A note on modular forms and generalized anomaly cancellation formulas 2
Siyao Liu, Yong Wang
TL;DR
The paper addresses the extension of modular anomaly cancellation formulas to $(a,b)$-type cancellations on even-dimensional manifolds and the construction of modular secondary forms via transgression on odd-dimensional manifolds. It employs characteristic forms, Jacobi theta functions, and modular form theory to build generating functions $Q_1(\\tau)$, $Q_2(\\tau)$ (and their twists with line bundles or additional bundles) and proves their modularity on subgroups $\\Gamma_{0}(2)$, $\\Gamma^{0}(2)$, and $\\Gamma_{\\theta}$, yielding concrete 4d and 8d dimensional corollaries and integrality/divisibility results. The approach centers on expressing twisted $\\widehat{A}$-genera in terms of theta-function data, deriving transformation laws, and translating these into explicit cancellation formulas that generalize previous Han-Liu-Zhang results.

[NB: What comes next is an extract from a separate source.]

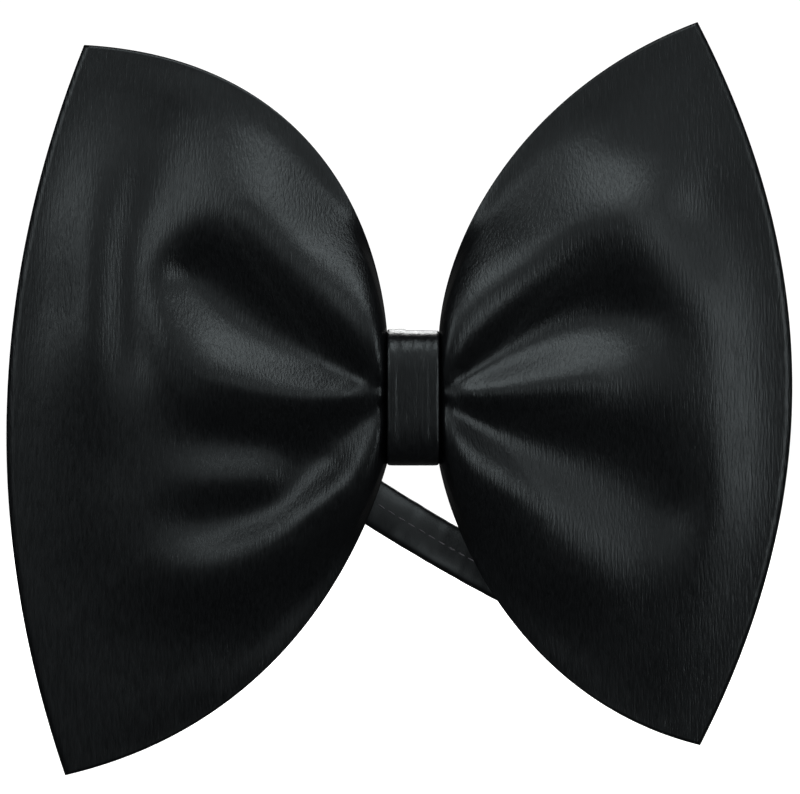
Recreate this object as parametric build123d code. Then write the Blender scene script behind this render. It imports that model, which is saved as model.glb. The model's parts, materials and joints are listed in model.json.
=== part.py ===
from build123d import *
import math
import os

# Pre-tied satin bow tie on an adjustable neck band. Millimetres, +Z up, +X to the wearer's left,
# -Y forwards. The origin is the middle of the knot's flat back, where it sits on the collar button.

# Knot: a strip of satin wrapped round the pinched middle of the bow and round the neck band.
KNOT_WIDTH = 7.9
KNOT_HEIGHT = 21.3
KNOT_DEPTH = 18.0
KNOT_WALL = 1.0
KNOT_CORNER = 2.6
LINING_THICKNESS = 0.8
LINING_WIDTH = 7.0

# Bow: the corner points that steer the upper and lower edge of each wing, as (x, z).
LEFT_UPPER = [(-3.95, 9.3), (-6.0, 30.0), (-18.0, 52.0), (-50.3, 54.0)]
LEFT_LOWER = [(-3.95, -9.3), (-8.0, -24.0), (-20.0, -50.0), (-53.2, -57.7)]
RIGHT_UPPER = [(3.95, 9.3), (5.0, 26.0), (18.0, 48.0), (43.5, 57.5)]
RIGHT_LOWER = [(3.95, -9.3), (6.6, -24.0), (18.6, -47.0), (43.9, -53.1)]
LEFT_BULGE = -10.4
RIGHT_BULGE = 14.3
PINCH_HALF_HEIGHT = 8.4
PINCH_PRESS = 0.9
PUFF_LEAN = 0.25
MIDDLE_Y = -10.6
EDGE_GAP = 0.3
CLOTH = 0.6
FRONT_PINCH = 3.9
FRONT_PUFF = 5.5
BACK_PINCH = 2.2
BACK_PUFF = 1.5
INTERLINING_INSET = 0.93
INTERLINING_THICKNESS = 0.4
COLUMNS = 9
ROWS = 9

# Threads and stitches.
STITCH_LENGTH = 2.2
STITCH_SIZE = 0.3
EDGE_STITCHES = 21
EDGE_STITCH_PLACE = 0.975
BACK_STITCHES = 13
BACK_STITCH_FIRST = 0.165
BACK_STITCH_STEP = 0.065
BACK_STITCH_LIFT = 0.06
THREAD = 0.45
THREAD_CLEARANCE = 0.35
THREAD_CORNER = 1.0
THREAD_TURNS = 3
THREAD_STEP = 0.7
KNOT_STITCHES = 5
KNOT_STITCH_STEP = 1.4
KNOT_STITCH_Y = -4.2
KNOT_STITCH_LEAN = 70

# Neck band: a flat satin tube round an elastic, worn as a ring that leans down behind the neck.
RING_RADIUS = 58.0
BAND_WIDTH = 8.4
BAND_THICKNESS = 2.0
BAND_WALL = 0.45
ELASTIC_PLAY = 0.1
BAND_Y = -3.6
RING_ROLL = 33.0
RING_TILT = 9.8
BAND_END_PLAY = 0.2
HOLLOW_INSET_ANGLE = 2.5
SEAM_HEIGHT = 0.2
SEAM_FROM_EYE_ANGLE = 9.0
SEAM_FROM_HOOK_ANGLE = 3.0

# Closure: the angle is counted round the ring from the knot, towards the -X side.
CLOSURE_ANGLE = 146.0
WIRE = 1.2
WIRE_EDGE = 0.4
LOOP_CORNER = 1.2
LOOP_INNER_CORNER = 0.5
HOLE_RADIUS = 1.0
FOLD_RADIUS = 1.9
LOOP_HALF_WIDTH = 5.6
EYE_BAR = -6.2
HOOK_BAR = 10.5
HOOK_FRONT = 5.8
TONGUE_HALF_WIDTH = 1.8
TONGUE_REACH = 2.5
TONGUE_LOW = -1.2
TONGUE_UNDER = 1.0
TONGUE_TOP = 2.0
TAIL_END_ANGLE = 92.0
TAIL_INNER = 1.1
TAIL_OUTER = 2.3
TAIL_STITCHES = 5
TAIL_STITCH_STEP = 1.5
TAIL_STITCH_LENGTH = 1.0
TAIL_STITCH_ANGLE = 0.4
TAB_LENGTH_ANGLE = 7.5
TAB_THICKNESS = 0.7
TACK_FROM_END_ANGLE = 2.2
TACK_STEP_ANGLE = 1.1
TACK_ANGLE = 0.5
TACK_MARGIN = 0.6
TACK_HEIGHT = 0.2

# Adjuster: a three-bar slide that both layers of the band run through.
ADJUSTER_ANGLE = 108.0
ADJUSTER_HALF_ANGLE = 4.4
ADJUSTER_BAR_ANGLE = 1.5
ADJUSTER_RAIL = 1.2
ADJUSTER_PLAY = 0.4
ADJUSTER_BAR_PLAY = 0.3
ADJUSTER_LOW = -2.4
ADJUSTER_HIGH = 3.6


def save(node, shape):
    """Write one sub-part, named as its node."""
    shape.label = node
    export_step(shape, f"parts/{node}.step")
    print(f"{node:22s} {shape.volume:9.2f} mm3")


# --- Bow -----------------------------------------------------------------------------------


def bezier(points, t):
    """A point of the cubic curve steered by four points."""
    weights = ((1 - t) ** 3, 3 * t * (1 - t) ** 2, 3 * t * t * (1 - t), t ** 3)
    return tuple(sum(w * p[i] for w, p in zip(weights, points)) for i in (0, 1))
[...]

The transgression framework further provides modularity properties for odd-dimensional manifolds, enriching the landscape of elliptic-genus-like invariants under bundle twists with potential implications for anomaly cancellation in geometric settings.
Abstract
In [7], Liu and Wang generalized the Han-Liu-Zhang cancellation formulas to the (a, b) type cancellation formulas. In this note, we prove some another (a, b) type cancellation formulas for even-dimensional Riemannian manifolds. And by transgression, we obtain some characteristic forms with modularity properties on odd-dimensional manifolds.